РЕЛИГИЯ И ТРАДИЦИЯ НА ЗАПАДНОМ И ЦЕНТРАЛЬНОМ КАВКАЗЕ: БОРЬБА, ВЗАИМОДЕЙСТВИЕ ИЛИ СИМБИОЗ

РЕЛИГИЯ И ТРАДИЦИЯ НА ЗАПАДНОМ И ЦЕНТРАЛЬНОМ КАВКАЗЕ: БОРЬБА, ВЗАИМОДЕЙСТВИЕ ИЛИ СИМБИОЗ 19.04.2014 10:00

Даже если отвлечься от феномена новых независимых («полупризнанных») государств, на Кавказе особенно много общего наблюдается между Абхазией и Осетией. При этом теснейшая взаимосвязь между двумя этими народами (и регионами) прослеживается с глубокой древности, маркируясь как археологическим материалом, так и фольклорно-этнографическим, в том числе, Нартовским эпосом. Для более позднего времени отметим присущие обоим регионам традиции ранней (для Кавказа) государственности и также ранней христианизации, оставившей яркие памятники монументального и декоративного искусства.

При этом хорошо известным и исследованным фактом является наличие мощного дохристианского культово-обрядового субстрата и на территории Абхазии, и на территории Алании-Осетии, вступившего в своеобразный, во многом сходный, но и без сомнения, самобытный в каждом случае симбиоз с христианством.

Наконец, ослабление позиций христианства в эпоху позднего средневековья (в силу целого комплекса объективных причин) сопровождалось в обоих регионах экспансией ислама и реставрацией (на новом уровне) традиционных верований. Можно вспомнить слова царевича Вахушти об Осетии начала XVIII в.: «В старину все они по вере были христианами.., но в нынешнее время… только именуются христианами, что соблюдают великий пост, почитают и поклоняются иконам, церквам и священникам, а во всем другом несведущи.. Но в Тагаури, Куртаули, Валагири, Дигории и Басиане главари и знатные суть магометане, а простые крестьяне – христиане, но они несведущи в той и другой вере: различия между ними состоят лишь в том, что кушающие свинину считаются христианами, а кушающие конину – магометане. Все они почитают идола, которого называют Вачила, ибо они в честь Илии закалывают козла, мясо едят сами, а кожу натягивают на высокое дерево и поклоняются этой шкуре в день [праздника] Илии, дабы он избавил их от градобития и даровал урожай земли».

В итоге на рубеже новой и новейшей истории и Абхазия и Осетия оказались в культурно-идеологическом отношении своего рода трехполярными регионами, где тесно переплелись, не вступая в серьезные конфликты друг с другом, традиционные верования, христианство и ислам. К примеру, в Северной Осетии (Дигория) мне самому в начале 1990-х гг. довелось наблюдать участие местного муллы в традиционном обрядовом действии (кувде), происходившем в святилище Устырджи или Вашкерги (аналог святого Георгия). При этом степень христианизации, как и исламизации населения, относящего себя к той или иной конфессии, в целом была невелика.  

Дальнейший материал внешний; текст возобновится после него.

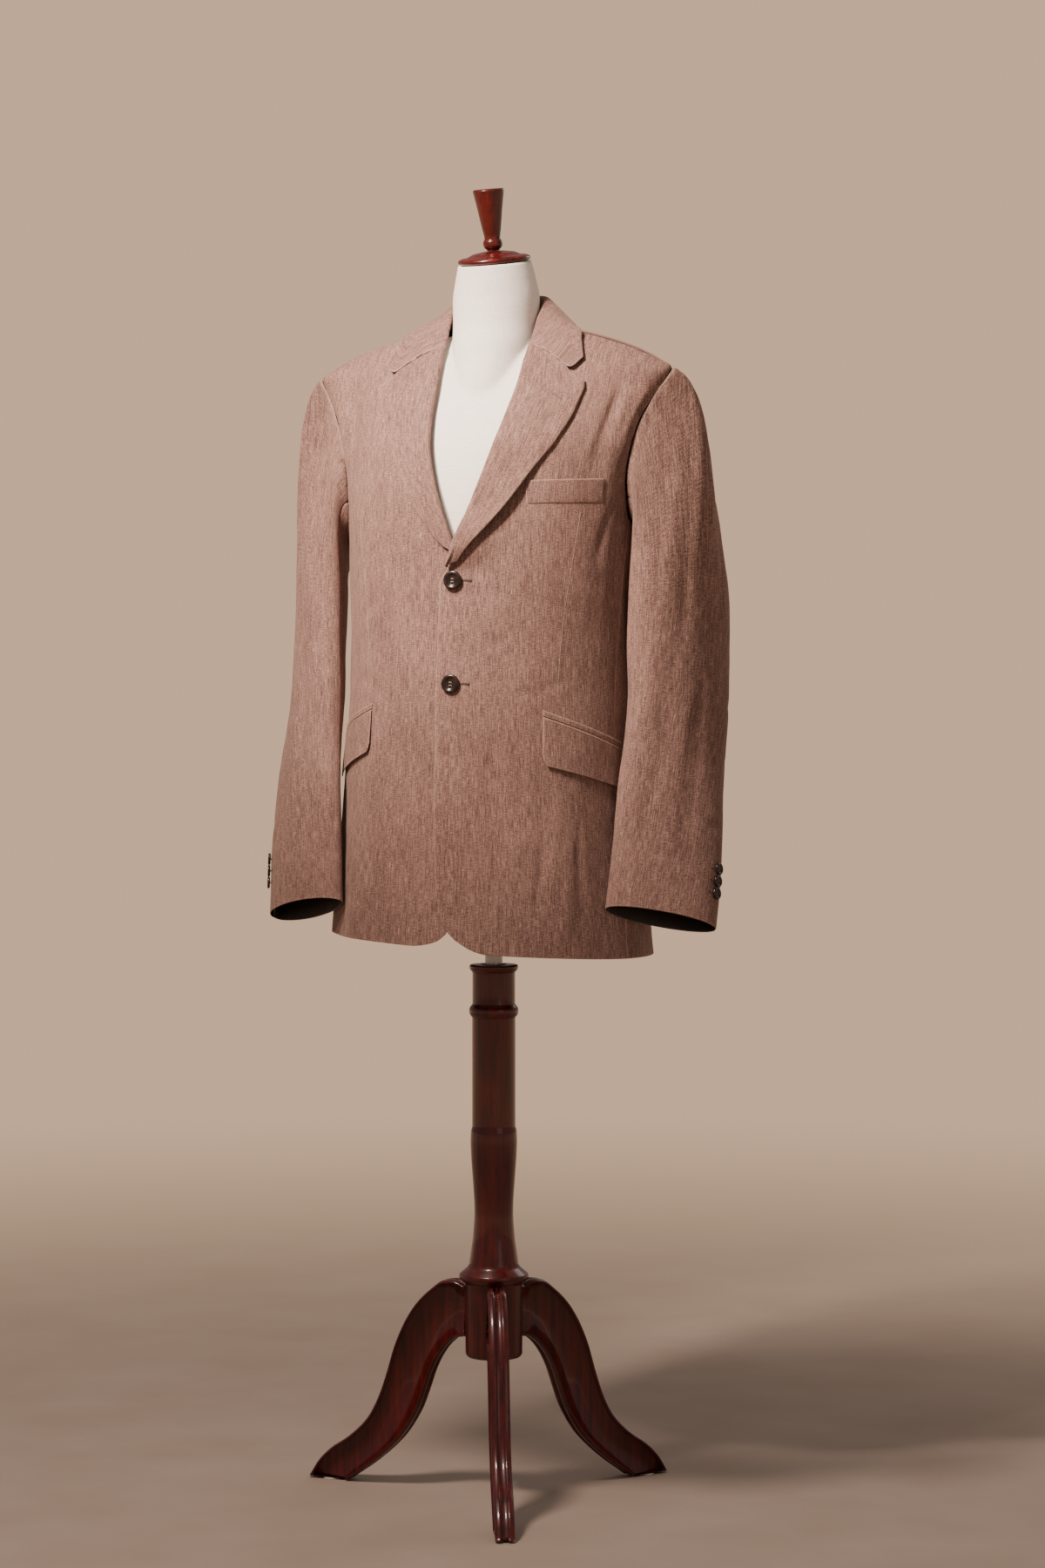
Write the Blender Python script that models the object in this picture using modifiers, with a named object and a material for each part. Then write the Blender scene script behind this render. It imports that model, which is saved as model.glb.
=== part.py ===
"""Two-button linen blazer worn on a limbless dress form with a turned wooden tripod stand.

Metres, Z up.  The form faces -Y and the wearer's left is +X.  While it is being built the stand's axis
is the Z axis; the last step moves everything so that the box of the whole object is centred on X and Y.
"""
import bmesh
import bpy
import math
from mathutils import Vector

DEG = math.pi / 180
MM = 0.001

# Cloth
WALL = 2.0 * MM              # wall of every blazer panel
LAPEL_WALL = 2.2 * MM        # lapels and collar, two layers
OVERLAP_LIFT = 1.6 * MM      # the left front rides this much out over the right one, which sinks as much
LAPEL_LIFT = 9.2 * MM        # the left front stands off this much more above its top button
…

Ситуация изменилась на рубеже XX-XXI вв., что связано с распадом СССР, крахом (или глубоким кризисом) формально еще доминирующей атеистической идеологии, кровопролитными и разрушительными войнами, затронувшими оба интересующих нас региона, необходимостью в обоих случаях (в Абхазии и Южной Осетии) приступить к строительству независимого государства. Задача противостояния сильному агрессору, формально опирающемуся на христианскую (православную) идеологию (и пытающемуся представить свои мало-имперские амбиции как борьбу христианства и цивилизации с дикостью и (в случае Абхазии) с мусульманством, вынуждала общества двух мятежных регионов попытаться предъявить миру свою идеологию.

Эта идеология (включающая в себя и религиозную практику) должна была стать еще одной связующей нитью, объединяющей общества перед лицом внешней угрозы и позволяющей им еще раз обосновать свое право на строительство независимого государства. Православие в обоих случаях не вполне подходило на эту роль, в первую очередь потому, что являлось религией основного противника. Тем более эту роль не мог выполнять ислам, создающий угрозу «поглощения» и Осетии (в целом) и Абхазии их более многочисленными соседями. Тем более, что экспансия ислама, являющаяся сейчас своего рода «визитной карточкой» не только Северного Кавказа, шла и идет в настоящее время достаточно интенсивно, что по вполне понятным причинам рассматривалось многими и в Осетии и в Абхазии как угроза.


В Южной Осетии уже имел место формальный отказ местной (!) азербайджанской общине в строительстве мечети в Цхинвале (для которой уже было выбрано место и заказан проект), а также известны неоднократные случаи выхода местных юго-осетинских девушек за выходцев с Северного Кавказа (Дагестан, Чечня), работающих на стройках в республике, перехода их в ислам и «закрепления» новой исламской семьи на территории крошечной РЮО. Мои личные наблюдения в Абхазии также указывают на тенденцию радикализации (или салафитизации) местных мусульман, что не является в настоящий момент какой-либо угрозой безопасности республики, но, безусловно, должно учитываться.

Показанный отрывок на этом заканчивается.